Objectification In Political Discourse In Social Media

In a debate, you don’t get time to hang your sign on me.

From time to time, I engage in political debate with others in social media. I’m primarily on Facebook and Twitter because I’m old school, I guess. Anyway, in recent days, someone called me a “lefty”. While it is true that I tend towards the liberal side of the political spectrum, I am not a “lefty”. I am still and will continue to be, a human being.

In American culture, when we see the word “objectification”, it is usually in the context of discussions about how men treat women, or how men see women. But here, I want to use the term in a broader sense because I see that objectification is rampant throughout American culture.

In American politics, we engage in identity politics. We call ourselves “Republicans” and “Democrats”. We call ourselves “liberal” or “conservative”. I know this may sound like an unusual use of the word, but this name-calling is a form of objectification. I’m a member of a group, and I identify with that group as a part of that group. If you are not in that group, then you are less than me. This seems to be the logic implied in discussions of political identity.

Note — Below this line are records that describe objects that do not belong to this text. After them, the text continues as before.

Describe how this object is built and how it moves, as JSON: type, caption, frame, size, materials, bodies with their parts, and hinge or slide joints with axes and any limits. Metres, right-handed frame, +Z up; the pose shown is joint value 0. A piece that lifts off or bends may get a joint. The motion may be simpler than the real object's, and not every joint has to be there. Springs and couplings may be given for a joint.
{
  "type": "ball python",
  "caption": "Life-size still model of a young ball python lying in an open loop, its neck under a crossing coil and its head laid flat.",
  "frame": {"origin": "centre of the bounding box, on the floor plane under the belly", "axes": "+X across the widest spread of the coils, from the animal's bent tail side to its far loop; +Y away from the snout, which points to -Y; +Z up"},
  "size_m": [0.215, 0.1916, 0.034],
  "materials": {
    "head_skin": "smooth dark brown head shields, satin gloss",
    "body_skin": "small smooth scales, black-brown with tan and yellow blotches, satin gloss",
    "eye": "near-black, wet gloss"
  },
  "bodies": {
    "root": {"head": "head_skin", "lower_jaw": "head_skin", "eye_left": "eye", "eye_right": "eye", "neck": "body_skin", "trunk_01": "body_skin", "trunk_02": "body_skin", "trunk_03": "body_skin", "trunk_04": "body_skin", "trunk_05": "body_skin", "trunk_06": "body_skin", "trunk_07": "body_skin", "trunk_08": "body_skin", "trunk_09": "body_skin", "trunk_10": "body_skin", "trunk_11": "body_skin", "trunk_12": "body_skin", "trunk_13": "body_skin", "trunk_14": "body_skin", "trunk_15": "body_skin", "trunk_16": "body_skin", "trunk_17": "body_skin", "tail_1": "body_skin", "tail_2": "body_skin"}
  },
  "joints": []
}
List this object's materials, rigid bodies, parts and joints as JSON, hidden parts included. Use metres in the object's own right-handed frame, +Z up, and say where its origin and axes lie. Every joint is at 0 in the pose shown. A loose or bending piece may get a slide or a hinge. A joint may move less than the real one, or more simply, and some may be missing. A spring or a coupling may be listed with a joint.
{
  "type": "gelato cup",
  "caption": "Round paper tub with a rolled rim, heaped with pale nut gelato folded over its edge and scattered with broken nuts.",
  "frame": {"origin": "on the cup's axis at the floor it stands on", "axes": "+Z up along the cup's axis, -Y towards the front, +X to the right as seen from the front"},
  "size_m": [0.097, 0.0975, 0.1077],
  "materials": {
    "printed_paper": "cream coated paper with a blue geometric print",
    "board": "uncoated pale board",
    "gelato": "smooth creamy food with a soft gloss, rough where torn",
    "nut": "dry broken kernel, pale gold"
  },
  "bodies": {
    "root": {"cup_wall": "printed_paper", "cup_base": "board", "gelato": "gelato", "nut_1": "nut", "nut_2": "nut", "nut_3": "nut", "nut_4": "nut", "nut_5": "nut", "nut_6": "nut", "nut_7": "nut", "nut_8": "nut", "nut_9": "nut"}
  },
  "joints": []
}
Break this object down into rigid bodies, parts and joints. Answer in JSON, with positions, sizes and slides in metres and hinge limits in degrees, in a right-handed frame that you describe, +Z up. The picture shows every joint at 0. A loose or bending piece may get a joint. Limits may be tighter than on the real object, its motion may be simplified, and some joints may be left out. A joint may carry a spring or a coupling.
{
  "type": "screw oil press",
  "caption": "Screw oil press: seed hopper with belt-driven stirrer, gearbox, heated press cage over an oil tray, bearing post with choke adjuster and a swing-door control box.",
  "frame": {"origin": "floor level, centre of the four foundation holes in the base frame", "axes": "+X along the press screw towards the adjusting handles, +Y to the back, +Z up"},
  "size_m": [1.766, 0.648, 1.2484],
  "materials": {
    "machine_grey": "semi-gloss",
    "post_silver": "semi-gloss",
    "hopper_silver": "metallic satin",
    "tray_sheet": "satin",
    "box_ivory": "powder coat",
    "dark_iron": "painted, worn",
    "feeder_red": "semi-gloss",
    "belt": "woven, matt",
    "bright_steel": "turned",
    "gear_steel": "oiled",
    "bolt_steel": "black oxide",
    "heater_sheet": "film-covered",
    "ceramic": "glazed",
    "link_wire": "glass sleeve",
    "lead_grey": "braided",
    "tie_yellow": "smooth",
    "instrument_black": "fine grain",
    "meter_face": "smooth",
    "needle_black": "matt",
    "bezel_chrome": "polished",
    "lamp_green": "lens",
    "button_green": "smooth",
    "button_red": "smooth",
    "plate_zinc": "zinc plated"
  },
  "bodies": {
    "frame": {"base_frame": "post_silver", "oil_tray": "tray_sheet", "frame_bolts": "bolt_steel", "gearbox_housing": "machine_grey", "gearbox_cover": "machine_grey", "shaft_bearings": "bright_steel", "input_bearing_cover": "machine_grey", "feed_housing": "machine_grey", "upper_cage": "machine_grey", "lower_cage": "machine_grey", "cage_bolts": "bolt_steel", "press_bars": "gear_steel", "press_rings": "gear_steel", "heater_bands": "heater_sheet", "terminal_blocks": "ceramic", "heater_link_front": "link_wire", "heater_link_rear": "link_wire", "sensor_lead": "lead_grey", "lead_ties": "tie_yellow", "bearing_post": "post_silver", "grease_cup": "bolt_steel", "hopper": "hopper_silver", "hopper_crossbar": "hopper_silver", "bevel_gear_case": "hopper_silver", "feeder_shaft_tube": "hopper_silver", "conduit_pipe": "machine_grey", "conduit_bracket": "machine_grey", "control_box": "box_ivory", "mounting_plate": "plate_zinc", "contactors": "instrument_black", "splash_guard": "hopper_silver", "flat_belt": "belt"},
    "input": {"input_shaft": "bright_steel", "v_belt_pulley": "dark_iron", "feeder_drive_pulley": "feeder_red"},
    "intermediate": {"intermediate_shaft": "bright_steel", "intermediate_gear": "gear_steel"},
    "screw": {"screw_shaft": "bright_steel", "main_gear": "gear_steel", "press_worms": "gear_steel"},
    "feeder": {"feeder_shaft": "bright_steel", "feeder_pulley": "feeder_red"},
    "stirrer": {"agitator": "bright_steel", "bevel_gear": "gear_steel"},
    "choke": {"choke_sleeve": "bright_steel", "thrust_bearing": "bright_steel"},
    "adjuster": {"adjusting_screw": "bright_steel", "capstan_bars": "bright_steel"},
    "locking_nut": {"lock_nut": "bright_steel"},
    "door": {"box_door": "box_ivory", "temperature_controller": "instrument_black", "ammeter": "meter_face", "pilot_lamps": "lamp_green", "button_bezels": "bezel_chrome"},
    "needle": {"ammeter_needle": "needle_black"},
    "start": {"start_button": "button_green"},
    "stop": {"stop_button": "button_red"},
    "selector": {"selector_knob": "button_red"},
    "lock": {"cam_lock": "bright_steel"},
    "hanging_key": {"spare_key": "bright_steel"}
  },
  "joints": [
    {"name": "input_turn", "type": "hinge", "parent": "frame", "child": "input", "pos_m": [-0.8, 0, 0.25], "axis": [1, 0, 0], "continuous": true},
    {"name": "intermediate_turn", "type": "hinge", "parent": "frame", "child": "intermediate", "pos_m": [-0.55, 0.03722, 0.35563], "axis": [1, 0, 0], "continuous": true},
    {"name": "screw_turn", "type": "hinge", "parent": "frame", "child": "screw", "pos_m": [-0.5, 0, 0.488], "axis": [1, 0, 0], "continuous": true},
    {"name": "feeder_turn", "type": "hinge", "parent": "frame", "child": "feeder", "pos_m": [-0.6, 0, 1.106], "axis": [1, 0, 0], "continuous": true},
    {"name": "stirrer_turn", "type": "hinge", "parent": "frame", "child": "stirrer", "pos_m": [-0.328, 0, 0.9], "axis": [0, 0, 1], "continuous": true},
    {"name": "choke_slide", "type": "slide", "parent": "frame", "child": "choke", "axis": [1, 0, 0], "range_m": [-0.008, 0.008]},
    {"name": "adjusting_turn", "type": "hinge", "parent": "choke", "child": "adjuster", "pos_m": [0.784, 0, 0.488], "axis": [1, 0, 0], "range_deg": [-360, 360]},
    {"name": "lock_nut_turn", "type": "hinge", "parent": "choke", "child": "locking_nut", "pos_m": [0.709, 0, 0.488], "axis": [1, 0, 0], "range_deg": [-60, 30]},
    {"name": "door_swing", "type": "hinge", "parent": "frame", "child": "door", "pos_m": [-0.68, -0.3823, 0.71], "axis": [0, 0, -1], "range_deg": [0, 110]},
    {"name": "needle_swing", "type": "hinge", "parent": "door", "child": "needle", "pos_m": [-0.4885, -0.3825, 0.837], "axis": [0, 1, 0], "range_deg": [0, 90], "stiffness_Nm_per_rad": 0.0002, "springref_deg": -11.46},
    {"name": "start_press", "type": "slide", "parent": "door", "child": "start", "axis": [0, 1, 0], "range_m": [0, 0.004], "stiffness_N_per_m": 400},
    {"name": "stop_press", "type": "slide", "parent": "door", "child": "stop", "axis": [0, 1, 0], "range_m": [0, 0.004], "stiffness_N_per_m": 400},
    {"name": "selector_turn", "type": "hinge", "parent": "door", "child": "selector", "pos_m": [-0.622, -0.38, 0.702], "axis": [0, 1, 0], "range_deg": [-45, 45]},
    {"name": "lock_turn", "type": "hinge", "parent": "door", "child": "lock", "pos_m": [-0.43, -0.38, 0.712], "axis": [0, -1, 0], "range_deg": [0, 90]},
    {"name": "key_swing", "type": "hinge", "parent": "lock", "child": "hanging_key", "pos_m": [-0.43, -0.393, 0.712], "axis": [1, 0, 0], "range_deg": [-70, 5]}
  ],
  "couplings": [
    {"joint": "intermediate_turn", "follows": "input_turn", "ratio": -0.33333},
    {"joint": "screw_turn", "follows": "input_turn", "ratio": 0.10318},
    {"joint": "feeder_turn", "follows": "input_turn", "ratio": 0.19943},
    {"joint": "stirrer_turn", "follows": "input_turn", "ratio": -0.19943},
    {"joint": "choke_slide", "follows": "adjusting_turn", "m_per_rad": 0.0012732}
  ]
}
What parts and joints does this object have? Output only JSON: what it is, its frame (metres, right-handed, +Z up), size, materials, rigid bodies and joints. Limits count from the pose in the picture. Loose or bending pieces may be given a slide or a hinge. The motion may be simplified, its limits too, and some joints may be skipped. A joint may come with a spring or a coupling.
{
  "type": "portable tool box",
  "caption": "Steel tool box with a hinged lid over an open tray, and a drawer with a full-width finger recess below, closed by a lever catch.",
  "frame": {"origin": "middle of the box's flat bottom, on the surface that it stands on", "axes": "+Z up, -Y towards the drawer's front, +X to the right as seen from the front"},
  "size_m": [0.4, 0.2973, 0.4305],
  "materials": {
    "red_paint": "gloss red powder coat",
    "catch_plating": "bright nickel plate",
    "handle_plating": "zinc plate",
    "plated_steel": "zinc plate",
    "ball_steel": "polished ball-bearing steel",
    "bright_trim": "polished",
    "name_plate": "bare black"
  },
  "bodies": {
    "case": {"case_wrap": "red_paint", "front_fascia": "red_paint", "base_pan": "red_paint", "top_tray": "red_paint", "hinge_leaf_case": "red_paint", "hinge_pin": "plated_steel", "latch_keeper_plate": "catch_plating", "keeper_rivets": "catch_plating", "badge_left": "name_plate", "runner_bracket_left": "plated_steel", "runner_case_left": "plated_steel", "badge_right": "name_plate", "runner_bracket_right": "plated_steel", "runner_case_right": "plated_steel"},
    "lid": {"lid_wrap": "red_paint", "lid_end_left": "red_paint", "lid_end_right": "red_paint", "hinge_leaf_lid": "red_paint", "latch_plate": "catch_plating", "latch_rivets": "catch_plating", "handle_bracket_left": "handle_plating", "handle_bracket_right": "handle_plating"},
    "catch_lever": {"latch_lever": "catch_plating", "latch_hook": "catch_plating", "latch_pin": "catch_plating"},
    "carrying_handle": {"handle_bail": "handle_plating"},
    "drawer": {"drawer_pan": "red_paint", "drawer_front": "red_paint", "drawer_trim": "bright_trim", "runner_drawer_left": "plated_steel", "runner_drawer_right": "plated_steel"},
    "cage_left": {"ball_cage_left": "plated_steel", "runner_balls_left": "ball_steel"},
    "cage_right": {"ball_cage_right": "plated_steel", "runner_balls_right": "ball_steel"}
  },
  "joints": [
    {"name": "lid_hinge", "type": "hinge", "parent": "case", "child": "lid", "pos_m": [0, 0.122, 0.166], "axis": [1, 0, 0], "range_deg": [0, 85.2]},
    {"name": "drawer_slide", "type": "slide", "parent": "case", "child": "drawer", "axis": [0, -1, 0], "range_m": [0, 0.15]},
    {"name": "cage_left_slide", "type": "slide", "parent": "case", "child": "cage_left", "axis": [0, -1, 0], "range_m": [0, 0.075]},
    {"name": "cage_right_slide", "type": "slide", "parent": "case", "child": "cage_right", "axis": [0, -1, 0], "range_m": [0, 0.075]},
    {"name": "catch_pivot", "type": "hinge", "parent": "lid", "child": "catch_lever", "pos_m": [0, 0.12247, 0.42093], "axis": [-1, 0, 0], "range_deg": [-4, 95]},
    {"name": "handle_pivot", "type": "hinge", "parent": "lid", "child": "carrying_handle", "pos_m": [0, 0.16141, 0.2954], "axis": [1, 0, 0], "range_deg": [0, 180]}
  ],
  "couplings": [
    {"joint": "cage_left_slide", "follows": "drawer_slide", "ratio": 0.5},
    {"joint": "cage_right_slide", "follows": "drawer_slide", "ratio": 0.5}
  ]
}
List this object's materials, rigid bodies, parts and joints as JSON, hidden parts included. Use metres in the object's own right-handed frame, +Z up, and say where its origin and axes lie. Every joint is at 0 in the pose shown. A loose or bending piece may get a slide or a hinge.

So when someone calls me a lefty, and the term is used in a derogatory sense, I see that as an act of objectification. That happened just the other day on Twitter, and I called that other person out, to point out that as soon as you objectify me, then empathy is no longer required. That would be like me assuming that every Trump supporter is a liar, like Trump. Or that every Trump supporter is a racist, like Trump. Clearly, that’s not true. And even those terms, “liar” and “racist” can be used to dehumanize other people, which we have been known to do.

But once we devolve into a habit of putting people into buckets, calling them “conservatives”, “liberals” or god forbid, “libertarians”, as if somehow that’s a bad thing, we have fallen into objectification.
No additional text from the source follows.